The evidence given then by the mining camp’s owner, Leonard Arokium, to the authorities included a detailed description of the topography and geography of that vast, remote jungle along the Berbice River. Extrapolations from all of that information suggested even then that the notorious gang of bandits may not have been the perpetrators of this crime.
Arokium did it again recently when he testified at the Commission of Inquiry. He said that it was logistically and geographically impossible for a rag tag gang of sometimes barefoot terrorists to commit this crime which had to have taken a lot of time, manpower and effort. Fine Man and his gang did not have that time, since they were running, hiding and dodging law enforcement search parties that were a step behind them.

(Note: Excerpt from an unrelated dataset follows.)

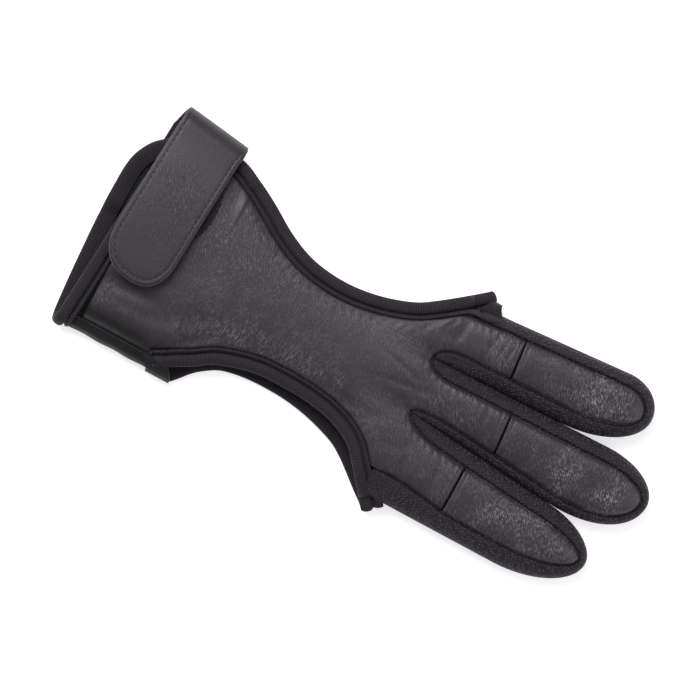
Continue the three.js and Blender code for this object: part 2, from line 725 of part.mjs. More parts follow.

The implications of Trotman’s report span a broad spectrum, but they circle right back to the turbulent times Guyanese lived in, that saw a record amount of extra judicial killings of known criminals; murders of large numbers of ordinary citizens deliberately and by accident; armed robberies; brutal home invasions for material gain and erasure of certain people; open warfare among gangs; and proliferation of the narcotic drug trade, which became Guyana’s counted parallel economy. That epoch was characterized by a fast dwindling population, people fleeing the country in droves.
Some families even took their dead overseas, and then there were the reports of officials and acolytes providing arms and ammunition, bullet proof vests and vehicles to private militias to do police work. The kicker was the criminal (now in a US prison) caught red handed in possession of really high tech spying equipment, the importation of which carried the imprimatur of officials high up in the governing echelons, according to our news reports.
Making brief remarks during the presentation of the report, President Granger vowed that such a period would never be allowed to revisit Guyana. He said, “It was a time of arbitrary arrests; of disappearances and of torture of young men; of the surge in armed robberies, narco-trafficking and gun-running. During that deadly decade, there were 1,317 murders and 7,865 armed robberies”.
Guyanese citizens, he said, do not deserve to live in continuous fear, under the threat of violent death. Their lives should not be “solitary, poor, nasty, brutish and short”. Then he made the nation this promise:
“I commit to lifting the veil of dissimulation and deception surrounding the deaths of so many Guyanese citizens. Human safety and respect for the right to life have never been so imperiled as during the first decade of the 21st century – a period to which I have referred as the ‘Troubles’. I stated, in my address to the National Assembly on 13th October 2016: “The ‘Troubles’ will be remembered as the darkest hour of our history. It was a time of the uninvestigated assassination of a Minister; of the investigation into the alleged implication of another Minister in the direction of a ‘death squad’; of the alleged implication of yet another Minister in the acquisition of a computer to track the telephone communication and location of adversaries targeted for assassination…”
The President could have gone on and on listing the horrors we lived through with compromised top officials in Government, the Police Force, the civil service, the courts and even the military.
Most people would be happy with the recommendation that the families of victims of the mass murders should be compensated. “The basis for recommending compensation is that many of the families have suffered financially from the deaths of their husbands or fathers who were at the time supporting them. They were dependent and now that they have gone there is no economic and financial support and so we feel that compensation should be given them and that has been so recommended,” the report stated.